THE TERROR, an early Warners talkie from Roy Del Ruth, based on an Edgar Wallace shocker, sounds REALLY appetising. The traditional cowardly hero is Edward Everett Horton, which ought to get your pulse pounding. Contemporary reviews praised the mobile camera, suggesting that this is the exception among 1928 talks. The pics look atmospheric as hell.

Relax. It’s a lost film.

The sequel, RETURN OF THE TERROR, has a less exciting cast and less exciting stills. It appears to survive — but nobody has thought to make it available. Given the market for thirties horror movies, this suggests it’s either not in good nick or not a good film. But who knows? Somebody has decided not to let us see for ourselves.
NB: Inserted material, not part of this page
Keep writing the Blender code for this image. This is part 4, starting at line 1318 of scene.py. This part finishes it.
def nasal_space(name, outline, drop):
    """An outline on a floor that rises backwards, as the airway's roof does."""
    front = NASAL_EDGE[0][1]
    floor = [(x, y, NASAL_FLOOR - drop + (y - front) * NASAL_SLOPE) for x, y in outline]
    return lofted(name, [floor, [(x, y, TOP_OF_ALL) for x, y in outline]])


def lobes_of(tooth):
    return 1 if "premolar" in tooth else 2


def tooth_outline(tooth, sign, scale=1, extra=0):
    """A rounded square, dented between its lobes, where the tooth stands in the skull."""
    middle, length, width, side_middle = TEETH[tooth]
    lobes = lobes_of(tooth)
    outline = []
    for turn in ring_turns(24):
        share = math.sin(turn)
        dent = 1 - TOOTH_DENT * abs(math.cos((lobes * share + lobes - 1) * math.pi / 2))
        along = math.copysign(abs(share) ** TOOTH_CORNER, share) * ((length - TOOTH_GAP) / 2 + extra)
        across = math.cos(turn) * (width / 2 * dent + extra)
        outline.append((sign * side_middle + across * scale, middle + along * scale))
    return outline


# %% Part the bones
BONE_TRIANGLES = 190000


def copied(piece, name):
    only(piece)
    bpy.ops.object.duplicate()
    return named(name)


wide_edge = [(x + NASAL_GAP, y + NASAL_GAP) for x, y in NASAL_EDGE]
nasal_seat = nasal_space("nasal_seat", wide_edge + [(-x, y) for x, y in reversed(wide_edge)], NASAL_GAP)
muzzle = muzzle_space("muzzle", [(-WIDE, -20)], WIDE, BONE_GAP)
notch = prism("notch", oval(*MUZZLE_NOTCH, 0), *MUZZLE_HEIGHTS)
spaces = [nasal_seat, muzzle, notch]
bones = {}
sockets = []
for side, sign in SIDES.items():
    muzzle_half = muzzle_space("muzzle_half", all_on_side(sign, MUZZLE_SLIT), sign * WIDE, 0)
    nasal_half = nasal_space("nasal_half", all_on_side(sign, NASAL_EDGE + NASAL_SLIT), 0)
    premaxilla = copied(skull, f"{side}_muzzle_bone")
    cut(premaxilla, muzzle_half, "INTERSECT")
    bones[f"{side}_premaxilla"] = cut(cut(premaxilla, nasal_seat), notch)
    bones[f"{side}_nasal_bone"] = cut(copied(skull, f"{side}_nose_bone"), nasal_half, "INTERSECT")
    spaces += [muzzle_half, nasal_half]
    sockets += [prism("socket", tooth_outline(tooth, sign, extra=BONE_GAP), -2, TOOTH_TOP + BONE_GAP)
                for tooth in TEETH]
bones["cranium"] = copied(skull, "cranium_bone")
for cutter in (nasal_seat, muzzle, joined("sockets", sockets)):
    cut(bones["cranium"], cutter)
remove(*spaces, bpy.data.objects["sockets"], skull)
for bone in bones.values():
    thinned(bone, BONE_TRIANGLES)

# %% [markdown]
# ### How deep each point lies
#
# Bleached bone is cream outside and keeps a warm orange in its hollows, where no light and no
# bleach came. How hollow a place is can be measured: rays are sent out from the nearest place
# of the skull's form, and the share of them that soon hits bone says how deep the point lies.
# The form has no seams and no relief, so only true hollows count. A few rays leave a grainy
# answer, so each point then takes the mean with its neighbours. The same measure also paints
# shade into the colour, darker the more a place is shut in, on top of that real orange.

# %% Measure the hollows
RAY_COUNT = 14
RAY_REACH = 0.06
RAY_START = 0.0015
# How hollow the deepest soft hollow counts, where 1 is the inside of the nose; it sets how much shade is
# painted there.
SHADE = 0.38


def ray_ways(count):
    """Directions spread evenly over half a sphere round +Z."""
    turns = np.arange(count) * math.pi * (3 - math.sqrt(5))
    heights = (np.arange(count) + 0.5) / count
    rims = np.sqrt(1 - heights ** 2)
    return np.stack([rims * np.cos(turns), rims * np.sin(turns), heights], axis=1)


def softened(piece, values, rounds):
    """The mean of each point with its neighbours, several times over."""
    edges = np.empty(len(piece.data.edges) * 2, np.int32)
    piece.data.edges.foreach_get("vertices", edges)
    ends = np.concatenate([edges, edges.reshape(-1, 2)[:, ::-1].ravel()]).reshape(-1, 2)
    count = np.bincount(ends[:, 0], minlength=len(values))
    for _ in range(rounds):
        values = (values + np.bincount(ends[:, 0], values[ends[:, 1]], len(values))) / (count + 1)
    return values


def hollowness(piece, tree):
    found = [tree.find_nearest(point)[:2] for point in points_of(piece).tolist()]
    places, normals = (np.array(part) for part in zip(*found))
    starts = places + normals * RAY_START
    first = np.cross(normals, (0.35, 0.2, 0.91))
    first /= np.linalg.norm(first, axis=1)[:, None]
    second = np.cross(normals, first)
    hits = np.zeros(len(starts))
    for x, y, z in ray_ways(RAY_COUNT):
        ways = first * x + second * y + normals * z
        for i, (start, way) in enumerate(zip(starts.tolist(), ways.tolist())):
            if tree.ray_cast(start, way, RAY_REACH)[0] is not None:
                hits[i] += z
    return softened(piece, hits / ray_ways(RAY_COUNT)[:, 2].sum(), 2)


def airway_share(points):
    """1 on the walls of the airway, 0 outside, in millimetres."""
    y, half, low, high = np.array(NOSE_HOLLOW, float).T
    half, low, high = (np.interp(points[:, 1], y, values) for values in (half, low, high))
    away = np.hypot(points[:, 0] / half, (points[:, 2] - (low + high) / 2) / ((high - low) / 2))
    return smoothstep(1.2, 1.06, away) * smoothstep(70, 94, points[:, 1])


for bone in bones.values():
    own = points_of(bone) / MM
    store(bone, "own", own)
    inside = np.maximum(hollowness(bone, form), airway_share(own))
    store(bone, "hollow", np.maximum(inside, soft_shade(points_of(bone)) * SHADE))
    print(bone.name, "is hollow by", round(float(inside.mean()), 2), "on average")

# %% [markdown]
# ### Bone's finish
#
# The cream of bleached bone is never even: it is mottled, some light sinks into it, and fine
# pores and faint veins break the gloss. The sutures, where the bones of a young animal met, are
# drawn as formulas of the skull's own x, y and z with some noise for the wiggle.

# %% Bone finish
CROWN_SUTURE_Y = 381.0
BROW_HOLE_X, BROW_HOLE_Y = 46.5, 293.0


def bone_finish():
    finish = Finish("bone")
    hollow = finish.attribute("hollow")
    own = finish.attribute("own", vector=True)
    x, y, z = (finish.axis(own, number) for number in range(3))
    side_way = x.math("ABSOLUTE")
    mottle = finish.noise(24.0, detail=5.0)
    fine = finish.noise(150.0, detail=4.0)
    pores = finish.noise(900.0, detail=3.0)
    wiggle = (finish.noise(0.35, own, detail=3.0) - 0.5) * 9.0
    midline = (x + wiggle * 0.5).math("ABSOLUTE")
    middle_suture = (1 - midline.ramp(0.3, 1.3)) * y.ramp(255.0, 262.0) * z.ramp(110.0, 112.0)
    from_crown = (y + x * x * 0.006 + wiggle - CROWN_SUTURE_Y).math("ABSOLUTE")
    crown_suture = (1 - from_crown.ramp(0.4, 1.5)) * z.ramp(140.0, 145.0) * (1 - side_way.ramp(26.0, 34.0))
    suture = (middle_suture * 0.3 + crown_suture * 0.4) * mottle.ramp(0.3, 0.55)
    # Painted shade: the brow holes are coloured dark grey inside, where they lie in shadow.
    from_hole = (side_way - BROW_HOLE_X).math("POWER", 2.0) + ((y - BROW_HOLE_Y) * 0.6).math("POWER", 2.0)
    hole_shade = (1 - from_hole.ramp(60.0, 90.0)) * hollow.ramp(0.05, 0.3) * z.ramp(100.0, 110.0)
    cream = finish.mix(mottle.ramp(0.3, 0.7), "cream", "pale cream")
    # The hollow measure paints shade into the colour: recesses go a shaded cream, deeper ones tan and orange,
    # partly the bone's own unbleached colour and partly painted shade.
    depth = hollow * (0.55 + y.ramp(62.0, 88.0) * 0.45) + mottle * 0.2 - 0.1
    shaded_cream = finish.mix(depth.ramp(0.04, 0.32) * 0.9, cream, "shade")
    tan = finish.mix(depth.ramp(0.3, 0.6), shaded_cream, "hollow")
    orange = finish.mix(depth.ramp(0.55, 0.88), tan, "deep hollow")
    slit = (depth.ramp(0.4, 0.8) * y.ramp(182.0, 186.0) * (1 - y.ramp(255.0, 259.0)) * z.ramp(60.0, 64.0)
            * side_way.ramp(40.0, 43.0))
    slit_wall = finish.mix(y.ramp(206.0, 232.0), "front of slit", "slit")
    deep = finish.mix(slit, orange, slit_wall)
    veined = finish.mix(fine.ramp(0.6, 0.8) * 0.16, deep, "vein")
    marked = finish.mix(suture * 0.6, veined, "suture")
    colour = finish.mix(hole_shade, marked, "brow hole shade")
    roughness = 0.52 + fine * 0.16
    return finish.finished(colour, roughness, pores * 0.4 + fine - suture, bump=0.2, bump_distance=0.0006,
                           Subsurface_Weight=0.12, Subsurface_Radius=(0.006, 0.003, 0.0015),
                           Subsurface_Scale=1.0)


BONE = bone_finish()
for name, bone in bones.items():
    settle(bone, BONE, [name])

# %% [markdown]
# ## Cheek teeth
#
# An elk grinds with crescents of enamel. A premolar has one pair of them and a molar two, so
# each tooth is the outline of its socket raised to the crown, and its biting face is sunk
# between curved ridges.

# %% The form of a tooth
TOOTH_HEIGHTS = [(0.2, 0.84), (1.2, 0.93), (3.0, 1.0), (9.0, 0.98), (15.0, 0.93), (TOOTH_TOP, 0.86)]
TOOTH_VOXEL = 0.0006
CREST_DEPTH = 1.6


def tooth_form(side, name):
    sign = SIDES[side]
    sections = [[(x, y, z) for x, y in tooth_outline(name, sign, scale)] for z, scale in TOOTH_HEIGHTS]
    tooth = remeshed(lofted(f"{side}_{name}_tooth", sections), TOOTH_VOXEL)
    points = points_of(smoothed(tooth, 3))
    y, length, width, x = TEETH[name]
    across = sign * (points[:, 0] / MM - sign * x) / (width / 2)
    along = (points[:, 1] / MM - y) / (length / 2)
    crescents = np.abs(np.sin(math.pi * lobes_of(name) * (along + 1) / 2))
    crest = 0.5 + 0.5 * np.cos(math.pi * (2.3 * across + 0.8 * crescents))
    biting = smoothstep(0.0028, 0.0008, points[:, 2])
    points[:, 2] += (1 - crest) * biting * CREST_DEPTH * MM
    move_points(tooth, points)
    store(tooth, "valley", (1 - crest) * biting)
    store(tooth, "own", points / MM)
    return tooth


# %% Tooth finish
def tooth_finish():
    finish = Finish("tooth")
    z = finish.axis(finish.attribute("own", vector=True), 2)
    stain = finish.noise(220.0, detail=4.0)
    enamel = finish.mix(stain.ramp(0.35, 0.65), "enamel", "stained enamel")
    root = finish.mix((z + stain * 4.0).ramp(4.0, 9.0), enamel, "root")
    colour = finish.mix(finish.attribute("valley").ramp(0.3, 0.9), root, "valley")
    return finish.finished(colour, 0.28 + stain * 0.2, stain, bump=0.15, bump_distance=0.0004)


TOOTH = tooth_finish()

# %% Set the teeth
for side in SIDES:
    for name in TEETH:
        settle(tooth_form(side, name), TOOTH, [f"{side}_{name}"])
The first remake of THE CAT AND THE CANARY, THE CAT CREEPS of 1930, is also (you guess it) lost. Apart from this footage:

I took the re-edited clips from a short call BOO! and cut them back into what seems to be their original form. From which we can see that it seems to have been a pretty faithful adaptation.
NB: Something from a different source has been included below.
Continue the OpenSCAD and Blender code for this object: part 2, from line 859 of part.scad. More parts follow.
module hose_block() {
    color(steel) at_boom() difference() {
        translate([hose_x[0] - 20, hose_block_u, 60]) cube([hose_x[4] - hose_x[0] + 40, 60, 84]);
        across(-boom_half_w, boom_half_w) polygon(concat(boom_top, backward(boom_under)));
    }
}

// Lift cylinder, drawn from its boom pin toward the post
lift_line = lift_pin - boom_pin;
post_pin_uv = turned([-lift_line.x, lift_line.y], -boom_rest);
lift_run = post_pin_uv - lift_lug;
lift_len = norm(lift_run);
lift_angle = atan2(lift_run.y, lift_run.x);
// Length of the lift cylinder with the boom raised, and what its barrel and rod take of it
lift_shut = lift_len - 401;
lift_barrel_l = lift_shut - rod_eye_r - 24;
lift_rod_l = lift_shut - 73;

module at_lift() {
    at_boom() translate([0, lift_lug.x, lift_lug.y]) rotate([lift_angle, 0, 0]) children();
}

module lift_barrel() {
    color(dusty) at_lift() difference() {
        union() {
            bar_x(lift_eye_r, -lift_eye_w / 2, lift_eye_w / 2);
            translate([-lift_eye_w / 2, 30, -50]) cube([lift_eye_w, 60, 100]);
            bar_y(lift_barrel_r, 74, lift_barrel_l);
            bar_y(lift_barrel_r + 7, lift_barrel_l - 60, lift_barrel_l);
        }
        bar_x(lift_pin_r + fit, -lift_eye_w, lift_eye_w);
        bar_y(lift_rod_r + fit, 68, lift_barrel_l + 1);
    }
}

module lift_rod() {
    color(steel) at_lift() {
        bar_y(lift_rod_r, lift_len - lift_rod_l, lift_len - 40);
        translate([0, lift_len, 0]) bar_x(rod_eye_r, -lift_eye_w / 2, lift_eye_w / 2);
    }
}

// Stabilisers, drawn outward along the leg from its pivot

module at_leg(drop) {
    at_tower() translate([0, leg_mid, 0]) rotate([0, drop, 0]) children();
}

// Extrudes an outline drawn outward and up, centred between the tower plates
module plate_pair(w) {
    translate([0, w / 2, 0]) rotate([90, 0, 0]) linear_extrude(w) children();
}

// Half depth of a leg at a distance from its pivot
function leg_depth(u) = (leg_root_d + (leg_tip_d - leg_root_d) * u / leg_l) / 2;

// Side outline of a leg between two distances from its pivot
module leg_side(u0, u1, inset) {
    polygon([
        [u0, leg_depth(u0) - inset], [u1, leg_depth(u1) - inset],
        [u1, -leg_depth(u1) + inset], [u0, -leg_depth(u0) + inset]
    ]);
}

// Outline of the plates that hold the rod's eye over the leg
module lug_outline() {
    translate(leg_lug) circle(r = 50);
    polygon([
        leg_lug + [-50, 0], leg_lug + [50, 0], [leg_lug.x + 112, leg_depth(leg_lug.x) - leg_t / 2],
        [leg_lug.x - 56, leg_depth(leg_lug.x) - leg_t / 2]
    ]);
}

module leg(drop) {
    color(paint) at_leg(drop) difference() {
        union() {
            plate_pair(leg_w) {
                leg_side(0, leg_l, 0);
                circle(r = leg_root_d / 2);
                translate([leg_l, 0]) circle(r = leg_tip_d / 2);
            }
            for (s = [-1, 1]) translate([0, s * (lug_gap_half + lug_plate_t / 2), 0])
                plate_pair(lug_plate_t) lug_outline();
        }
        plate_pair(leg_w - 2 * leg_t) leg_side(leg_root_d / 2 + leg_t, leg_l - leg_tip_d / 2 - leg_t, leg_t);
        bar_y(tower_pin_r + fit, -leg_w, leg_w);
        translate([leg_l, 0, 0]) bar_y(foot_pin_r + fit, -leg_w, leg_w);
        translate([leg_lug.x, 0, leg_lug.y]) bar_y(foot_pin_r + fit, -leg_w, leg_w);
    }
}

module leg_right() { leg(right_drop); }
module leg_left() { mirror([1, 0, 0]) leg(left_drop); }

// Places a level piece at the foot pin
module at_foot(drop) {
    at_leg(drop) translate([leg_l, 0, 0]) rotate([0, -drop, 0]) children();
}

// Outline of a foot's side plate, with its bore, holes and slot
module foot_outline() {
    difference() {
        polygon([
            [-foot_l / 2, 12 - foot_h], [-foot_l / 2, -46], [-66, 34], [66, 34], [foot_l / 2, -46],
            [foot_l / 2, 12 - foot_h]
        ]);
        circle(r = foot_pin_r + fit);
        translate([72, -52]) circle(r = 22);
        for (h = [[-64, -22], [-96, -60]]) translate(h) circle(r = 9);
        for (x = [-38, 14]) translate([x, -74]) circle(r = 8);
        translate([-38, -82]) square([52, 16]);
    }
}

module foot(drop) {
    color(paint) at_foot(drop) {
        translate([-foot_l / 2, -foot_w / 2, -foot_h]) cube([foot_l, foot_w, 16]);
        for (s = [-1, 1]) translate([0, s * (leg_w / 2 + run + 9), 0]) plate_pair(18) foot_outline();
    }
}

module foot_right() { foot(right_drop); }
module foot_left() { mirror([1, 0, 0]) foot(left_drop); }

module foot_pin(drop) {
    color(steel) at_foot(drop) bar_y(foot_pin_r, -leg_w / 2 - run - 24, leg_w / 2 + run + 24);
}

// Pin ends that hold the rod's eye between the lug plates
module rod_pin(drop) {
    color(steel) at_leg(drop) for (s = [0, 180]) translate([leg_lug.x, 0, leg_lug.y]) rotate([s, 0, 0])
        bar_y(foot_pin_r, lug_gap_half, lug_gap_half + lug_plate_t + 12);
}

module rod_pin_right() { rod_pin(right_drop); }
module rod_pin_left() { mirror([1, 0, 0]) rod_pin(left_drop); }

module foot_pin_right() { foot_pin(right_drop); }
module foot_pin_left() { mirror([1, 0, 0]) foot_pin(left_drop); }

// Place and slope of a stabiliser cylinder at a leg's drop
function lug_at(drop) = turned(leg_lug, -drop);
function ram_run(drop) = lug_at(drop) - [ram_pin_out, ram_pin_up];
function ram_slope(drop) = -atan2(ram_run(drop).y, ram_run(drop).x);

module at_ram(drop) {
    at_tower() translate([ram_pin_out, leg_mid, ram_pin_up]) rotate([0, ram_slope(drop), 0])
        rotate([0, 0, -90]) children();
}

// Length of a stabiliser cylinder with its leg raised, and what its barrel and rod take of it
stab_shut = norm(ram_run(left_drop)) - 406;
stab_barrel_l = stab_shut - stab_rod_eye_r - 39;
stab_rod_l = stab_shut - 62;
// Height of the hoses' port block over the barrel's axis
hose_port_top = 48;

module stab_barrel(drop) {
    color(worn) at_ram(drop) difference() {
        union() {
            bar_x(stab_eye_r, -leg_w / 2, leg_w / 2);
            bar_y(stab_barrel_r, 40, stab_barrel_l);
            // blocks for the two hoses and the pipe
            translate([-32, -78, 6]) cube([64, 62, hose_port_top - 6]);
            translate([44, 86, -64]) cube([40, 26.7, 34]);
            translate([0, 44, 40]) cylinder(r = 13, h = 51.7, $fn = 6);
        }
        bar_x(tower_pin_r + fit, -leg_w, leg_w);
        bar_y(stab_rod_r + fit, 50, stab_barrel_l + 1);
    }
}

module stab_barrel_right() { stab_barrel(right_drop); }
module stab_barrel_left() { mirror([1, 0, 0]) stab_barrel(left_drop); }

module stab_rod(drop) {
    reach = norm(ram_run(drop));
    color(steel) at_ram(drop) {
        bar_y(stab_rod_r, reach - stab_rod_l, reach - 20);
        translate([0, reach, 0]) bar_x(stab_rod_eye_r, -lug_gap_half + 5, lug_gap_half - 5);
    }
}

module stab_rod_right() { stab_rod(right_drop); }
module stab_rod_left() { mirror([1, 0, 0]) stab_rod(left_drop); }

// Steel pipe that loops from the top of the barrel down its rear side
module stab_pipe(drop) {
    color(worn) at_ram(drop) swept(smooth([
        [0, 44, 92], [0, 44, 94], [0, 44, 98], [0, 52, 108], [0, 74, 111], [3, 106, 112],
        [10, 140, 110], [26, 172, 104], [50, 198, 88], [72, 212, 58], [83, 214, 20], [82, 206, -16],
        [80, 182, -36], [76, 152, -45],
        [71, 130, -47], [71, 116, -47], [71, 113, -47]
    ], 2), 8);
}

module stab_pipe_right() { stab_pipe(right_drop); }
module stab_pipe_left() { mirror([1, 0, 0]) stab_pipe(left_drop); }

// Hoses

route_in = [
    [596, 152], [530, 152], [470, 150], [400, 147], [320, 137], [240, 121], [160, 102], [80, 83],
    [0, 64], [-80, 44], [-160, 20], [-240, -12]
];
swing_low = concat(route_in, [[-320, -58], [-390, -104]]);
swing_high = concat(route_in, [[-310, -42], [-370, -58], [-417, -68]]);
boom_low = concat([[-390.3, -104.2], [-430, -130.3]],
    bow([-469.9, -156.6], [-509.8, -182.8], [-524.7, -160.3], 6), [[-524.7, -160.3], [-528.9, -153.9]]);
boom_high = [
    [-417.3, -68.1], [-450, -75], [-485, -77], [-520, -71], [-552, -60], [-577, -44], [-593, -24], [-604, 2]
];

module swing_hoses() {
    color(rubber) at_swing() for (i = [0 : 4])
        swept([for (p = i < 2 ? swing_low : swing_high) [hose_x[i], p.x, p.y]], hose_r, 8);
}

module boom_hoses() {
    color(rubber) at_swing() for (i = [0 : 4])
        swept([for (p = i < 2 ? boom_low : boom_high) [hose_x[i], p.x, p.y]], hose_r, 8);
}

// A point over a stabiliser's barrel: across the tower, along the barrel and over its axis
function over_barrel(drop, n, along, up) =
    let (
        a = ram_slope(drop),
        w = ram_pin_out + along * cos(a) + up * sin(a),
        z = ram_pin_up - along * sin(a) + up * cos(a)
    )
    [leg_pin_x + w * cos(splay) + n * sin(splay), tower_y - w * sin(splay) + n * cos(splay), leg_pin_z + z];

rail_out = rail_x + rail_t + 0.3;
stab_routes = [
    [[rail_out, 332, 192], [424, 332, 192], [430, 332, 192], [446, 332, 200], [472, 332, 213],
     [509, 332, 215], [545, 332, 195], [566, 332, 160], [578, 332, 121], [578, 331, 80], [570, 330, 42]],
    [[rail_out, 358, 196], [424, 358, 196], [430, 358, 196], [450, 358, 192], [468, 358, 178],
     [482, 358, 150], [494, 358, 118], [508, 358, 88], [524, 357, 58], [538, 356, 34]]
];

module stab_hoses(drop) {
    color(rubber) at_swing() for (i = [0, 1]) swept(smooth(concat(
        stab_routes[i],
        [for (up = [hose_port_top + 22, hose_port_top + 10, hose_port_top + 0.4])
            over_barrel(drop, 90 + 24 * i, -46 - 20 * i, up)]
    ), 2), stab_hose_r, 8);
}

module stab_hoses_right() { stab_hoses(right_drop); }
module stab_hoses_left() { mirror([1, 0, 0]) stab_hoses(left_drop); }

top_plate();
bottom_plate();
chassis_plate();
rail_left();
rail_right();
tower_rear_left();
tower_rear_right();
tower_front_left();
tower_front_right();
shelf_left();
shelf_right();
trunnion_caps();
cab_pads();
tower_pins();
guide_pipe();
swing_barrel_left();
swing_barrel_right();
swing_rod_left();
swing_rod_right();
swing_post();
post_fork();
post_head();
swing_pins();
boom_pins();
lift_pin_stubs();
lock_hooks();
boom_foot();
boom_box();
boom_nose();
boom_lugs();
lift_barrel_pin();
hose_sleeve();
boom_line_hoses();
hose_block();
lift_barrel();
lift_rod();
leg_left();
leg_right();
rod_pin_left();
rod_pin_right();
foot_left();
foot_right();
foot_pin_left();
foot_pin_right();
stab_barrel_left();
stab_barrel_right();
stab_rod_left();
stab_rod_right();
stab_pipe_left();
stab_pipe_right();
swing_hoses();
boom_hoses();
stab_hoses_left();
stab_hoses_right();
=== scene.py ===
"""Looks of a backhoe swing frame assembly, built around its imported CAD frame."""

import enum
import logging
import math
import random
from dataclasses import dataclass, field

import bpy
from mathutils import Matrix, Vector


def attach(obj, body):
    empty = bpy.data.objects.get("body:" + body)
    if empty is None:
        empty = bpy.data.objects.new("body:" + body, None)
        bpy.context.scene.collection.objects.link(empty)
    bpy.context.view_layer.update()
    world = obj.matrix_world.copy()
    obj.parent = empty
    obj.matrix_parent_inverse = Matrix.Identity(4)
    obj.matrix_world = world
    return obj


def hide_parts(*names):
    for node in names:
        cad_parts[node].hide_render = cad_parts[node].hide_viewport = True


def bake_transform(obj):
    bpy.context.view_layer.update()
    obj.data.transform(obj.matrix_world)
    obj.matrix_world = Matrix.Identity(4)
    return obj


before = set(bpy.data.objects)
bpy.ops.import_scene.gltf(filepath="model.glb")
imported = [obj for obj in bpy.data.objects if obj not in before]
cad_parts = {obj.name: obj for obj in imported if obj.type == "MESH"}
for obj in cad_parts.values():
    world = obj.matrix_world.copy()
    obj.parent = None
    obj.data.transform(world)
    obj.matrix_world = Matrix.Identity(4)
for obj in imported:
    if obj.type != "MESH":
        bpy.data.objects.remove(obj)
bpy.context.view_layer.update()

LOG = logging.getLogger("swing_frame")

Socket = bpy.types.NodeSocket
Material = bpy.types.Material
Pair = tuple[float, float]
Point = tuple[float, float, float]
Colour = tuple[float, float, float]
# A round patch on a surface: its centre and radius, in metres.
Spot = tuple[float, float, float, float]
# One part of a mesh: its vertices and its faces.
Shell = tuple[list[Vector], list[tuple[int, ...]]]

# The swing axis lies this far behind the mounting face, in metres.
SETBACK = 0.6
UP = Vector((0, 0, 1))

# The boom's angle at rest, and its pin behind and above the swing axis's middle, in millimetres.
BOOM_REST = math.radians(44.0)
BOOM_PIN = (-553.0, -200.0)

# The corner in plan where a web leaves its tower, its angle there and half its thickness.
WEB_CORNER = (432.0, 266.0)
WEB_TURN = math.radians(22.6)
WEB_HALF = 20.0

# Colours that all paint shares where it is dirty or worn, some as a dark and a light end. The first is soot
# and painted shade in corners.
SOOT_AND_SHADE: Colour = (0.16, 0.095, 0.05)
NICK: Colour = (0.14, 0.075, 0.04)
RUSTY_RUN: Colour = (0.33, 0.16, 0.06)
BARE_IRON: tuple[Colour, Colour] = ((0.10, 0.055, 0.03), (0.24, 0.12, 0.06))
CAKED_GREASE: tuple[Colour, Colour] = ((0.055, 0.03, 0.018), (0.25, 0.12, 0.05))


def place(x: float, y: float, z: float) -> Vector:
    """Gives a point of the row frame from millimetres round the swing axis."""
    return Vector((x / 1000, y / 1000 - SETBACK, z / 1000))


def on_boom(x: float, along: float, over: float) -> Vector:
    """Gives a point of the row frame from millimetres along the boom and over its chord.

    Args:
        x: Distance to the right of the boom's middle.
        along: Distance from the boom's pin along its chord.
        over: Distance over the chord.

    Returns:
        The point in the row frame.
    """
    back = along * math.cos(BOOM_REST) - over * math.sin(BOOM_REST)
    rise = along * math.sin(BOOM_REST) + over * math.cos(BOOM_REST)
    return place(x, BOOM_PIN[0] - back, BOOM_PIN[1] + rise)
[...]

Fortunately for film history, Universal was in the habit of making films in multiple languages, so just as there’s a Spanish-language DRACULA, there’s a Spanish-language CAT CREEPS, LA VOLUNTAD DEL MUERTO, with Lupita Tovar, who was also in the Spanish DRACULA.

This movie would partially make up for CAT CREEPS being missing, except that it is also missing.

The silent version of THE GORILLA is lost, but there’s a talkie remake — also lost. But there’s a promo film which shows the gorilla-suited villain lumbering through a miniature Manhattan, a strong possible influence behind the 1933 KING KONG. One can imagine Merian C Cooper seeing the GORILLA trailer and then being annoyed that the film didn’t offer up an ape of comparable gargantuosity, or do I mean gargantitude?

So we’re lucky that THE BAT and THE BAT WHISPERS (in both Academy Ratio and the wonders of Magnifilm) survive. Paul Leni’s CANARY survives. His THE LAST WARNING was considered lost for a time, and his THE CHINESE PARROT remains MIA today.

And then there’s this — looks fun! Wikipedia says “It is not known whether the film survives, or who holds the rights.” Well, that sounds less final than “lost.” Has anyone tried asking the Boggart?